The cast does what it can. Steven Meerdink directs with energy and keeps the proceedings zipping along; there is no question that Bloody Bloody entertains, albeit crudely. (The show, BTW, is Meerdink’s swan song; he’s stepping down as MMT’s artistic director).

As Jackson, Philip C. Matthews looks good in a cutaway military jacket. He sings with fierce energy and holds the stage. Matthews is a talented actor, stymied by the material; I look forward to seeing him in other plays. The only other performer who manages to rise above the material is Aly Westberg as Jackson’s beloved wife Rachel.
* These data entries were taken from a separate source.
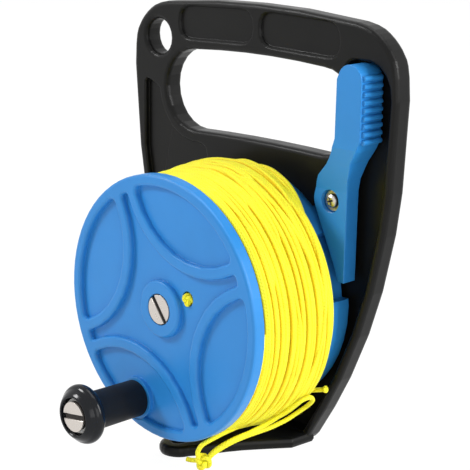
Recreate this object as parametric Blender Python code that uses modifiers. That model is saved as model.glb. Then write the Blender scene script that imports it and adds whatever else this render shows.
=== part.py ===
"""A dive reel: a handled frame, a line spool with a crank knob, and a lever that locks the spool.

Everything is modelled in the reel's own frame, which the empty reel_origin holds: the origin is on the
spool's axis at the front flange's face, X is to the right, Y goes to the back and Z is up.
"""
import math

import bmesh
import bpy
from mathutils import Matrix, Vector

# Clearances and overlaps, in metres
GAP = 0.0003
SINK = 0.0012
OVERRUN = 0.002
CHAMFER_BITE = 0.00005

# Main radii, which the frame follows
FLANGE_RADIUS = 0.069
REAR_STEP = 0.0064
REAR_RADIUS = FLANGE_RADIUS - REAR_STEP

# Lever's span, from its tip beside the rear flange to the side
LEVER_TIP_GAP = 0.0001
LEVER_TIP_SHARE = 0.778
LEVER_SPAN = 0.0806
LEVER_WIDTH = REAR_RADIUS + LEVER_TIP_GAP + (1 - LEVER_TIP_SHARE) * LEVER_SPAN
LEVER_TO_SIDE = 0.0152

# Frame
ARM_THICKNESS = 0.006
SPOOL_FOOT_GAP = 0.005
HOLE_LOW_WALL = 0.0081
HOLE_END_RADIUS = 0.0219
GRIP_BAR_WIDTH = 0.0279
AXIS_HEIGHT = ARM_THICKNESS + SPOOL_FOOT_GAP + FLANGE_RADIUS
HOLE_CENTRE_HEIGHT = FLANGE_RADIUS + HOLE_LOW_WALL + HOLE_END_RADIUS
FRAME_TOP = HOLE_CENTRE_HEIGHT + HOLE_END_RADIUS + GRIP_BAR_WIDTH
FRAME_HEIGHT = AXIS_HEIGHT + FRAME_TOP
FRAME_HALF_WIDTH = LEVER_WIDTH + LEVER_TO_SIDE
FRAME_FRONT = 0.0684
FRAME_BACK = 0.0798
FRAME_EDGE = 0.0024
RIM_WIDTH = 0.004
WELL_FLOOR = 0.077
WELL_CLEARANCE = 0.0016
WELL_LEVER_GAP = 0.0014
WELL_HEAD_ROUND = 0.0152
WELL_HEAD_DROP = 0.0173
WELL_LIP_HEIGHT = 0.0055
WELL_LEFT_TOP = -0.010
POCKET_CHAMFER = 0.0008
FRAME_SIDE_SHARES = (
    (0.388, 0.009), (0.430, 0.031), (0.471, 0.057), (0.589, 0.138), (0.683, 0.2155),
    (0.761, 0.289), (0.824, 0.361), (0.874, 0.429), (0.914, 0.496), (0.945, 0.562), (0.967, 0.625),
    (0.984, 0.721), (0.998, 0.800), (1.0, 0.848), (0.985, 0.899), (0.960, 0.922), (0.921, 0.943),
    (0.861, 0.964), (0.783, 0.979), (0.626, 0.989), (0.313, 0.9975),
)
FRAME_FOOT_SHARE = 0.324

# Hand hole
HOLE_SIDE_WALL = 0.0269
HOLE_HALF_WIDTH = FRAME_HALF_WIDTH - HOLE_SIDE_WALL
HOLE_TOP_RISE = 0.0018
HOLE_BOTTOM_RISE = 0.0009

# Lanyard hole
LANYARD_RADIUS = 0.0097
LANYARD_FROM_SIDE = 0.0203
LANYARD_FROM_TOP = 0.0233

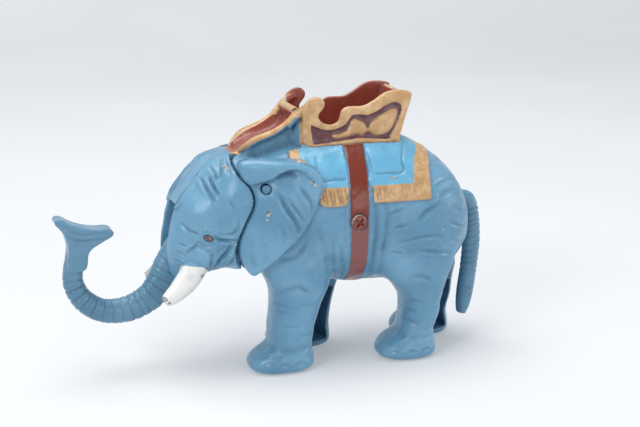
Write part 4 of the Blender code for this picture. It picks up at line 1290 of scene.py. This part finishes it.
def stage():
    floor_z = cad_box[0].z / MM - 0.05
    sweep = [(-1200, 0), (900, 0), (1080, 14), (1220, 70), (1320, 180), (1390, 380), (1420, 1200)]
    points = [(x, y, floor_z + rise) for y, rise in sweep for x in (-1500, 1500)]
    faces = [(2 * k, 2 * k + 1, 2 * k + 3, 2 * k + 2) for k in range(len(sweep) - 1)]
    obj = make("studio_sweep", points, faces)
    obj.data.shade_smooth()
    obj.data.materials.append(studio_paper())
    area("top_softbox", (-0.15, 0.1, 1.1), (0, 0, 0.05), (0.9, 0.8), 9.5, (1.0, 0.99, 0.975))
    area("key_softbox", (-0.95, -0.8, 0.75), (0, 0, 0.05), (0.45, 0.45), 6.0, (1.0, 0.99, 0.975))
    area("front_softbox", (0.4, -1.3, 0.22), (0, 0, 0.05), (1.0, 0.3), 2.2, (1.0, 0.995, 0.985))
    area("right_softbox", (1.2, -0.4, 0.25), (0.05, 0, 0.04), (0.7, 0.4), 3.6, (0.98, 0.99, 1.0))
    world = bpy.data.worlds.new("studio")
    world.use_nodes = True
    sky = world.node_tree.nodes["Background"].inputs
    sky["Color"].default_value = (0.93, 0.96, 1.0, 1)
    sky["Strength"].default_value = 0.6
    bpy.context.scene.world = world
    bpy.context.scene.view_settings.view_transform = "Standard"


# ---------- assembly ----------

def dress(obj, material):
    obj.data.materials.clear()
    obj.data.materials.append(material)


painted = enamel("painted_casting", True)
# A darker copy of the blue enamel for the trunk, tail and rivet: painted shade
blue_shaded_darker = enamel("blue_casting_shaded", False, 0.78)
whole = finish_body(body_form())
for side, half_name in ((-1, "left_body_half"), (1, "right_body_half")):
    half = split_half(whole, side, half_name.replace("_half", "_casting"))
    dress(half, painted)
    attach(half, "body")
    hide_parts(half_name)
drop(whole)

trunk = trunk_piece()
dress(trunk, blue_shaded_darker)
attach(trunk, "trunk")
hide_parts("trunk")

tail = tail_piece()
dress(tail, blue_shaded_darker)
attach(tail, "tail")
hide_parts("tail")

screw = screw_piece()
dress(screw, screw_metal())
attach(screw, "body")
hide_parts("body_screw")

rivet = rivet_piece()
dress(rivet, blue_shaded_darker)
mark_form(rivet.data)
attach(rivet, "body")
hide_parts("front_rivet")

iron = metal("pin_iron", (0.2, 0.19, 0.18), (0.07, 0.045, 0.03), 0.45)
steel = metal("nut_steel", (0.4, 0.39, 0.38), (0.16, 0.1, 0.07), 0.35)
wire = metal("drawn_wire", (0.32, 0.31, 0.3), (0.14, 0.09, 0.06), 0.3, 0.3)
carried = {"body_nut": steel, "trunk_pivot_pin": iron, "tail_pivot_pin": iron, "link_rod": wire}
for node, material in carried.items():
    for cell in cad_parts[node].material_slots:
        cell.material = material

stage()
camera()
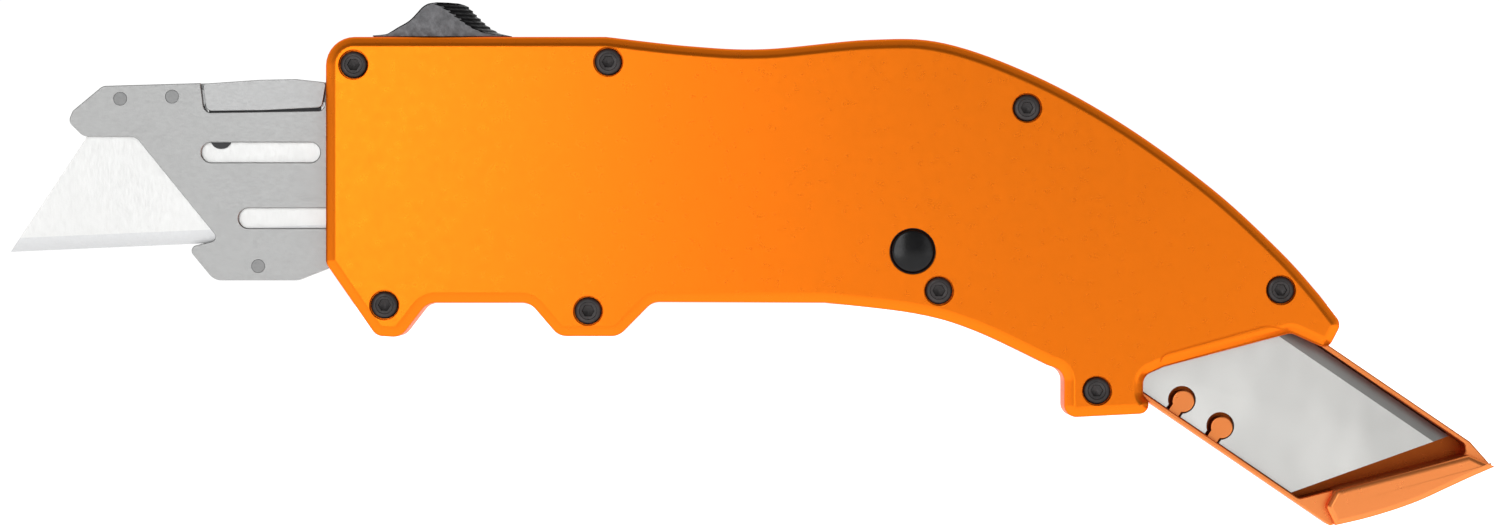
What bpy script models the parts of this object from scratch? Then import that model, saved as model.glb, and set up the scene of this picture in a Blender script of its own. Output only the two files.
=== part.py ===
"""Out-the-front utility knife with a spare-blade tray.

Sizes below are in millimetres and are turned into metres where a mesh is made. X runs along the handle to the
tail, Z is up towards the spine, and Y is the thickness: the back cover's flat face is Y = 0 and the front cover's
face is Y = -handle_thickness.
"""

from math import acos, atan2, cos, pi, radians, sin, tan

import bmesh
import bpy

MM = 0.001

# Handle
drawn_length = 140.4
handle_length = 140.4
handle_left = -59.0
handle_thickness = 13.0
edge_round = 1.1
seam_gap = 0.1
stretch_from = -20.0
stretch_to = 25.0

# Blade, standard trapezoid
blade_length = 61.0
blade_width = 19.0
blade_thickness = 0.6
blade_end_angle = 54.0
blade_bevel = 1.9
blade_tilt = 2.5
blade_tip = (-103.5, -10.0)
notch_radius = 1.95
notch_neck = 1.2
notch_spacing = 6.5
notch_depth = 4.05

# Carrier
carrier_plate = 0.9
layer_gap = 0.1
rivet_radius = 0.95
carrier_clear = 0.3
carrier_travel = 45.0
slide_travel = 18.0

# Spare-blade tray
tray_angle = 34.3
tray_low = 5.75
tray_width = 20.7
tray_wall = 0.7
tray_floor = 1.0
tray_wall_top = 6.6
tray_clear = 0.3
tray_closed = 29.2
spare_count = 5
peg_radius = 1.55
spare_pitch = 0.72
spare_end = 101.0
cap_base = 100.1
back_wall = 1.8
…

Westberg plays her with subtlety and genuine emotional fervor.

Local playwright Rhiana Yazzie, founder of the New Native Theatre, has written an effective letter, protesting Bloody Bloody Andrew Jackson‘s cavalier depiction of the struggle of the southern tribes. (The StarTribune has posted the letter in its entirety here). But, really, she needn’t have bothered; Bloody Bloody Andrew Jackson lacks real punch.

Minneapolis Musical Theatre produces small-scale, often edgy, always worthwhile musicals. Their recently announced 14-15 season attests to this: Eating Raoul (Oct 3-26) Calvin Berger (Jan 23-Feb 15) and Happy Days (Apr 24-May 17).